Music Week described the songs production as "syncopated" and "jerky", ultimately they felt that it "showcases Aaliyah's deceptively simple R&B vocal." Quentin B. Huff from PopMatters feels that the song "is just too good to be relegated to soundtrack status". He continued praising the song by saying: "It's a fantastic track, with a stomping rhythm alternatingly accented by the strangest bundle of noise. It sounds like someone shaking dice or cracking their knuckles or twisting a Rubik's Cube really fast -- I can never decide which". In its Album Guide, Rolling Stone commented that the song "remains one of '90s R&B's most astounding moments." In 1999, Spin included the song on their top 20 singles list and they felt that Aaliyah's vocals and Timbaland's production on the song was like "an R&B singin in the rain".

In 2021, Billboard and Complex ranked the song at number two and number one, respectively, on their lists of the greatest Aaliyah songs. In a retrospective review, Billboard felt that "The goofy AF 1998 Eddie Murphy remake of the 1967 box office bomb Dr. Dolittle did not deserve one of the absolute greatest R&B jams of the '90s". Overall, they declared the song as defining the late '90s, and continuing "to chart a course for the future". Variety writers declared that "Are You That Somebody?" was an "ultimate Aaliyah song" and that it's a 1998 "classic". They also highlighted how, "Aaliyah brings this record to life with her soft-song chorus as she lays down the laws for a secret rendezvous; it's also one of the more sexually forthright tracks from Aaliyah's catalog, and lyrics like "sometimes I'm goody-goody, right now I'm naughty-naughty".

==Accolades==

Awards and nominations for "Are You That Somebody?"
| Year | Award | Category | Result | Ref. |
| 1999 | NAACP Image Award | Outstanding Music Video | Nominated |  |
| 1999 | Grammy Award | Best Female R&B Vocal Performance | Nominated |  |
| 1999 | Nickelodeon Kids' Choice Award | Favorite Song | Nominated |  |
| 1999 | MTV Movie Award | Best Song from a Movie | Nominated |  |
| 1999 | Soul Train Lady of Soul Award | Best R&B/Soul Song | Nominated |  |
| Best R&B/Soul or Rap Music Video | Nominated |
| 1999 | MTV Video Music Award | Best R&B Video | Nominated |  |
| Best Video from a Film | Nominated |

Rankings for "Are You That Somebody?"
| Year | Publication | Accolade | Rank | Ref. |
| 1999 | Spin | Top 20 Singles of the 1990s | 18 |  |
| 2005 | Blender | The 500 Greatest Songs Since You Were Born | 387 |  |
| 2010 | Pitchfork | The Top 200 Tracks of the 1990s | 8 |  |
| 2011 | Slant Magazine | The 100 Best Singles of the 1990s | 19 |  |
| 2017 | Spin | The 30 Best '90s R&B Songs | 1 |  |
| 2018 | Billboard | The 98 Greatest Songs of 1998: Critics' Picks | 1 |  |
| Rolling Stone | The 98 Best Songs of 1998: Pop's Weirdest Year | 5 |  |
| 2019 | 50 Best Songs of the Nineties | 24 |  |
| 2021 | The 500 Greatest Songs of All Time | 238 |  |
| 2022 | Elle | The 65 Best '90s Pop Songs | – |  |
| Pitchfork | The 250 Best Songs of the 1990's | 3 |  |

==Commercial performance==
"Are You That Somebody?" wasn't released commercially to retail stores in the United States, therefore the song's chart success depended solely on radio airplay.
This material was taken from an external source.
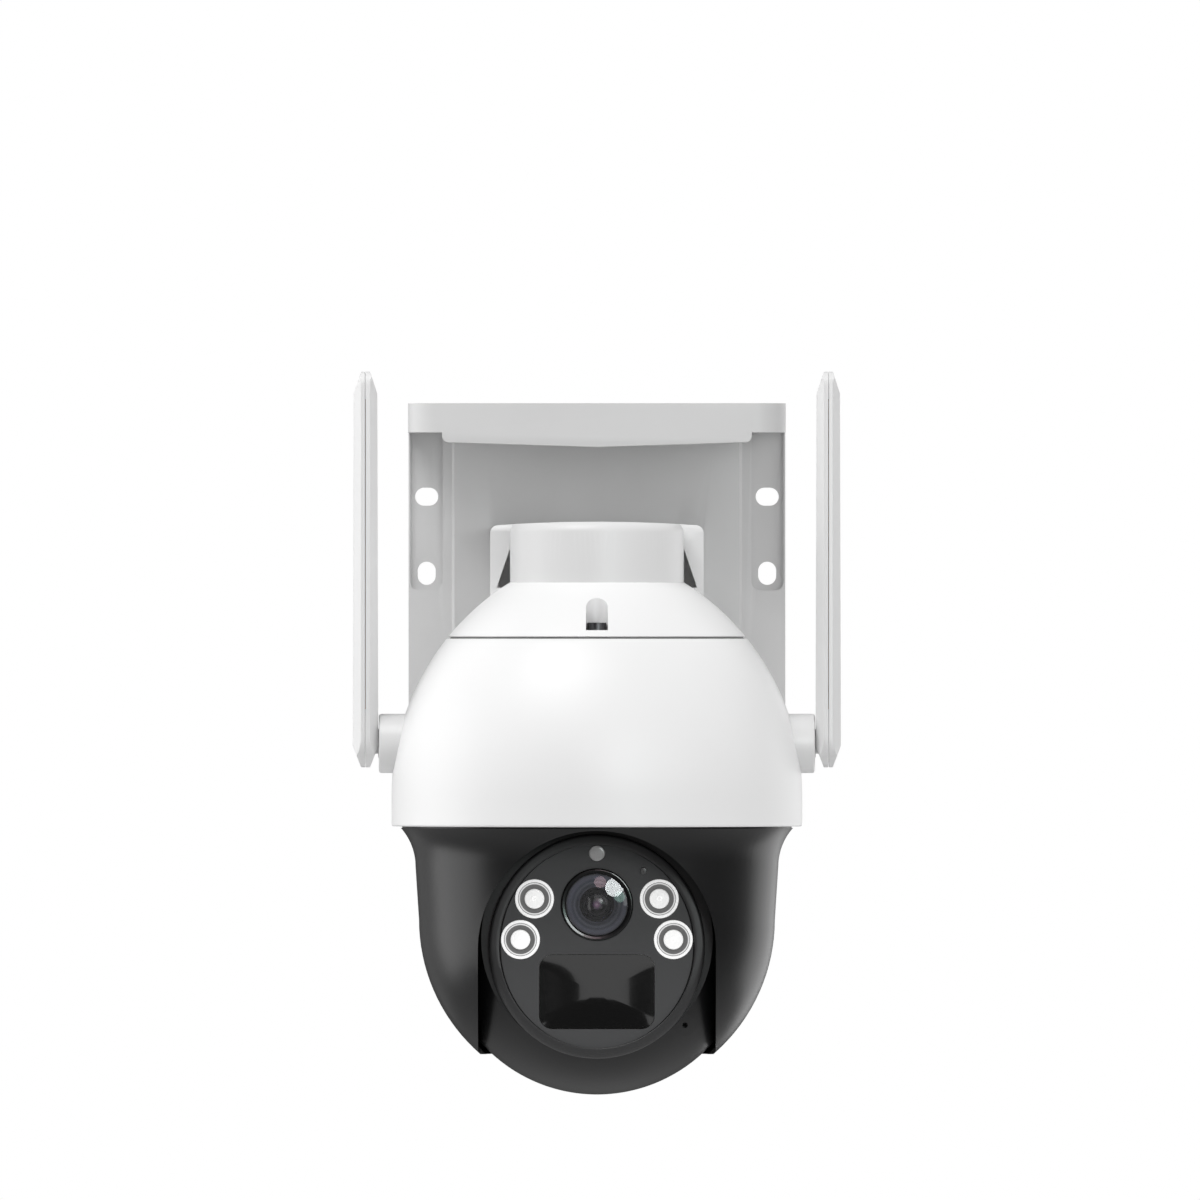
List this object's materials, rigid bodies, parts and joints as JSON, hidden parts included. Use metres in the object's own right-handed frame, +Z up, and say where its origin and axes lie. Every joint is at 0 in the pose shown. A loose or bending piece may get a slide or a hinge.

During its chart run, Billboard changed its policy to allow airplay-only singles to chart on the Billboard Hot 100, starting with the chart issued December 5, 1998. Prior to this, "Are You That Somebody?" was eligible to enter only airplay charts in the US, peaking at number four on the Radio Songs chart on October 10. In August, the song peaked atop both the Hot R&B Airplay and Rhythmic Top 40 charts,
 while in November, it peaked at number six on the Mainstream Top 40 chart. On December 5, the song debuted and peaked at number 21 on the Billboard Hot 100. In Canada, the song peaked at number 11, as well as reaching number two on the urban chart on August 31, 1998. Following its 2021 digital release, "Are You That Somebody?" debuted and peaked at number 50 on the US Digital Song Sales chart for the week of September 25, 2021.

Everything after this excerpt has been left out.